GOAL OF THE EXERCISE: Copy down all of the data underneath, exactly as shown.

RECORDED DATA:
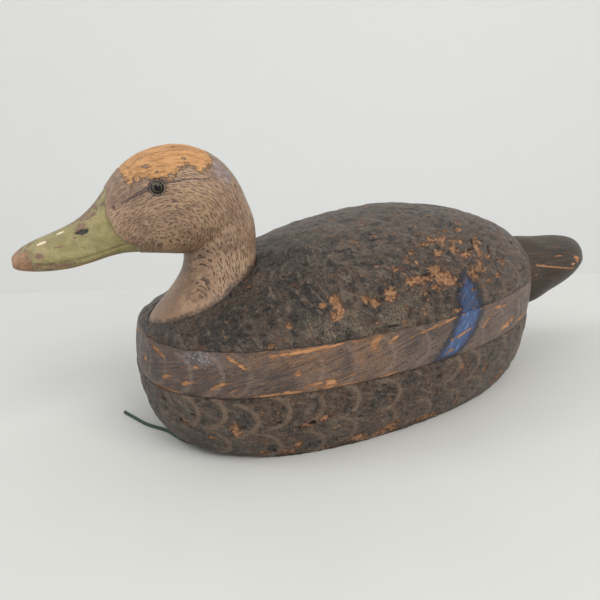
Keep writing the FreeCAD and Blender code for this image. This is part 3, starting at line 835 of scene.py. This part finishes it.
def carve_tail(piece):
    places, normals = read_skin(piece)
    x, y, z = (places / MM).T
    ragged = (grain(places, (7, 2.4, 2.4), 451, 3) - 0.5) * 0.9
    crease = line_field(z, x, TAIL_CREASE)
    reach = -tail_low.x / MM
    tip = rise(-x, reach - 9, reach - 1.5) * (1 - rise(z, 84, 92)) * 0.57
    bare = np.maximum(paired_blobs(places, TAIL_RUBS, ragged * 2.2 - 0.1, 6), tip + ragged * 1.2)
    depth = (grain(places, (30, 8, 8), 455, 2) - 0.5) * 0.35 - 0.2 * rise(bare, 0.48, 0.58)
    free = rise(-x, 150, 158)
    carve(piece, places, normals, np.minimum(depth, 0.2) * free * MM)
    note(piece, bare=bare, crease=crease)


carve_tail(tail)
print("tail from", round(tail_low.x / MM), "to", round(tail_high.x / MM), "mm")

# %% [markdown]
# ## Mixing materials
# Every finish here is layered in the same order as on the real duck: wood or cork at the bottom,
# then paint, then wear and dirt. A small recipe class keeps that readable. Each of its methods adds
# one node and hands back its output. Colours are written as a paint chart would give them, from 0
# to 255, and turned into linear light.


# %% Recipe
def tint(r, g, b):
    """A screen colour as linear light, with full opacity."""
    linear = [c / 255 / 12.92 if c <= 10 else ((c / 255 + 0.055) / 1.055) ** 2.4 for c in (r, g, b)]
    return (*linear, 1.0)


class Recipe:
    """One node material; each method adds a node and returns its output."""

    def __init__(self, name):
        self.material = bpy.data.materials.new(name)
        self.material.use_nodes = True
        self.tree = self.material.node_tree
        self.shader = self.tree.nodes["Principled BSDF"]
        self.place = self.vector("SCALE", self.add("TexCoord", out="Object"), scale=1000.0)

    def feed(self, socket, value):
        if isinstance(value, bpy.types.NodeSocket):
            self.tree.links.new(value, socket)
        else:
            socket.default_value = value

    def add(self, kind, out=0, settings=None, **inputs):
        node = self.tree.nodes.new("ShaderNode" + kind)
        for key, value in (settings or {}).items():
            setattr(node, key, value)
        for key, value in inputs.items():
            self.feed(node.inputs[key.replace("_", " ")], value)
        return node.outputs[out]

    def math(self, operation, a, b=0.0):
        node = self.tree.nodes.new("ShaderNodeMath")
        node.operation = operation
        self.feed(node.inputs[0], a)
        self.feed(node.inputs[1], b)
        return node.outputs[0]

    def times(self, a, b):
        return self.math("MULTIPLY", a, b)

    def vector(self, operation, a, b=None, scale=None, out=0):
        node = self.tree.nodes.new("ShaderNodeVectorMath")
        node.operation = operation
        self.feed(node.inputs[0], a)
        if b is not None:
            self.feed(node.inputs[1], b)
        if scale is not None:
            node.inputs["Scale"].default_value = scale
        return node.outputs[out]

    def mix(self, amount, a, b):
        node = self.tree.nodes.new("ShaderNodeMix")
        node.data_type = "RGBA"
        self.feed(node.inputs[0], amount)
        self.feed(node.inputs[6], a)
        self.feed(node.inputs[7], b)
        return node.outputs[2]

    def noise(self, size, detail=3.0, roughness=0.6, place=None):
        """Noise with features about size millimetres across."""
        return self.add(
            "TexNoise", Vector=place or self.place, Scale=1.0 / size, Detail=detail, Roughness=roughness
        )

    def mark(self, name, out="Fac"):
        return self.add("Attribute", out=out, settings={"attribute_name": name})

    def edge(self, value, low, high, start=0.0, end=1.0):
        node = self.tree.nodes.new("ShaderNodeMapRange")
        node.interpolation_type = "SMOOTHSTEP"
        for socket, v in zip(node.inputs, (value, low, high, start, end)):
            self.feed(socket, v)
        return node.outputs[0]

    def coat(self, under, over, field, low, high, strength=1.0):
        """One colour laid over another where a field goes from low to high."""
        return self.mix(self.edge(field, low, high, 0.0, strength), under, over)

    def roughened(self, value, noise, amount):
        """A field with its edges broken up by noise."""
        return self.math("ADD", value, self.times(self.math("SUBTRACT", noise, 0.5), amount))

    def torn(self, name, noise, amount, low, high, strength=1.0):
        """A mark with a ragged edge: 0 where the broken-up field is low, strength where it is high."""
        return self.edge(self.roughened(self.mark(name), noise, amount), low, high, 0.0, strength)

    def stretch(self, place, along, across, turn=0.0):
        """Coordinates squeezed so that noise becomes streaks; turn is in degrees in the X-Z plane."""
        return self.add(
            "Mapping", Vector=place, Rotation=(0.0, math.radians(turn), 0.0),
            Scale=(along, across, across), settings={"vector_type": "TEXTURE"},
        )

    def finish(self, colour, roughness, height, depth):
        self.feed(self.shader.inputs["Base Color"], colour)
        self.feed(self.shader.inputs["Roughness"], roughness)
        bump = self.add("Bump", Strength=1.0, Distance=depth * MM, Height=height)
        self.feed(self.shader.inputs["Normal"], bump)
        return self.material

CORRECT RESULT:
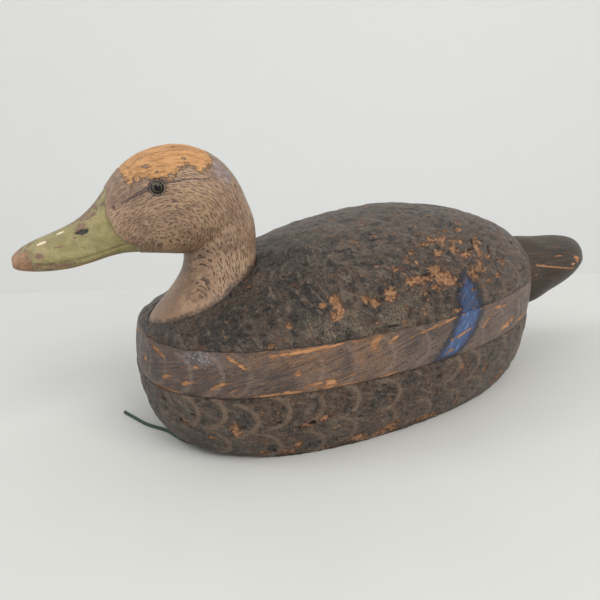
Keep writing the FreeCAD and Blender code for this image. This is part 3, starting at line 835 of scene.py. This part finishes it.
def carve_tail(piece):
    places, normals = read_skin(piece)
    x, y, z = (places / MM).T
    ragged = (grain(places, (7, 2.4, 2.4), 451, 3) - 0.5) * 0.9
    crease = line_field(z, x, TAIL_CREASE)
    reach = -tail_low.x / MM
    tip = rise(-x, reach - 9, reach - 1.5) * (1 - rise(z, 84, 92)) * 0.57
    bare = np.maximum(paired_blobs(places, TAIL_RUBS, ragged * 2.2 - 0.1, 6), tip + ragged * 1.2)
    depth = (grain(places, (30, 8, 8), 455, 2) - 0.5) * 0.35 - 0.2 * rise(bare, 0.48, 0.58)
    free = rise(-x, 150, 158)
    carve(piece, places, normals, np.minimum(depth, 0.2) * free * MM)
    note(piece, bare=bare, crease=crease)


carve_tail(tail)
print("tail from", round(tail_low.x / MM), "to", round(tail_high.x / MM), "mm")

# %% [markdown]
# ## Mixing materials
# Every finish here is layered in the same order as on the real duck: wood or cork at the bottom,
# then paint, then wear and dirt. A small recipe class keeps that readable. Each of its methods adds
# one node and hands back its output. Colours are written as a paint chart would give them, from 0
# to 255, and turned into linear light.


# %% Recipe
def tint(r, g, b):
    """A screen colour as linear light, with full opacity."""
    linear = [c / 255 / 12.92 if c <= 10 else ((c / 255 + 0.055) / 1.055) ** 2.4 for c in (r, g, b)]
    return (*linear, 1.0)


class Recipe:
    """One node material; each method adds a node and returns its output."""

    def __init__(self, name):
        self.material = bpy.data.materials.new(name)
        self.material.use_nodes = True
        self.tree = self.material.node_tree
        self.shader = self.tree.nodes["Principled BSDF"]
        self.place = self.vector("SCALE", self.add("TexCoord", out="Object"), scale=1000.0)

    def feed(self, socket, value):
        if isinstance(value, bpy.types.NodeSocket):
            self.tree.links.new(value, socket)
        else:
            socket.default_value = value

    def add(self, kind, out=0, settings=None, **inputs):
        node = self.tree.nodes.new("ShaderNode" + kind)
        for key, value in (settings or {}).items():
            setattr(node, key, value)
        for key, value in inputs.items():
            self.feed(node.inputs[key.replace("_", " ")], value)
        return node.outputs[out]

    def math(self, operation, a, b=0.0):
        node = self.tree.nodes.new("ShaderNodeMath")
        node.operation = operation
        self.feed(node.inputs[0], a)
        self.feed(node.inputs[1], b)
        return node.outputs[0]

    def times(self, a, b):
        return self.math("MULTIPLY", a, b)

    def vector(self, operation, a, b=None, scale=None, out=0):
        node = self.tree.nodes.new("ShaderNodeVectorMath")
        node.operation = operation
        self.feed(node.inputs[0], a)
        if b is not None:
            self.feed(node.inputs[1], b)
        if scale is not None:
            node.inputs["Scale"].default_value = scale
        return node.outputs[out]

    def mix(self, amount, a, b):
        node = self.tree.nodes.new("ShaderNodeMix")
        node.data_type = "RGBA"
        self.feed(node.inputs[0], amount)
        self.feed(node.inputs[6], a)
        self.feed(node.inputs[7], b)
        return node.outputs[2]

    def noise(self, size, detail=3.0, roughness=0.6, place=None):
        """Noise with features about size millimetres across."""
        return self.add(
            "TexNoise", Vector=place or self.place, Scale=1.0 / size, Detail=detail, Roughness=roughness
        )

    def mark(self, name, out="Fac"):
        return self.add("Attribute", out=out, settings={"attribute_name": name})

    def edge(self, value, low, high, start=0.0, end=1.0):
        node = self.tree.nodes.new("ShaderNodeMapRange")
        node.interpolation_type = "SMOOTHSTEP"
        for socket, v in zip(node.inputs, (value, low, high, start, end)):
            self.feed(socket, v)
        return node.outputs[0]

    def coat(self, under, over, field, low, high, strength=1.0):
        """One colour laid over another where a field goes from low to high."""
        return self.mix(self.edge(field, low, high, 0.0, strength), under, over)

    def roughened(self, value, noise, amount):
        """A field with its edges broken up by noise."""
        return self.math("ADD", value, self.times(self.math("SUBTRACT", noise, 0.5), amount))

    def torn(self, name, noise, amount, low, high, strength=1.0):
        """A mark with a ragged edge: 0 where the broken-up field is low, strength where it is high."""
        return self.edge(self.roughened(self.mark(name), noise, amount), low, high, 0.0, strength)

    def stretch(self, place, along, across, turn=0.0):
        """Coordinates squeezed so that noise becomes streaks; turn is in degrees in the X-Z plane."""
        return self.add(
            "Mapping", Vector=place, Rotation=(0.0, math.radians(turn), 0.0),
            Scale=(along, across, across), settings={"vector_type": "TEXTURE"},
        )

    def finish(self, colour, roughness, height, depth):
        self.feed(self.shader.inputs["Base Color"], colour)
        self.feed(self.shader.inputs["Roughness"], roughness)
        bump = self.add("Bump", Strength=1.0, Distance=depth * MM, Height=height)
        self.feed(self.shader.inputs["Normal"], bump)
        return self.material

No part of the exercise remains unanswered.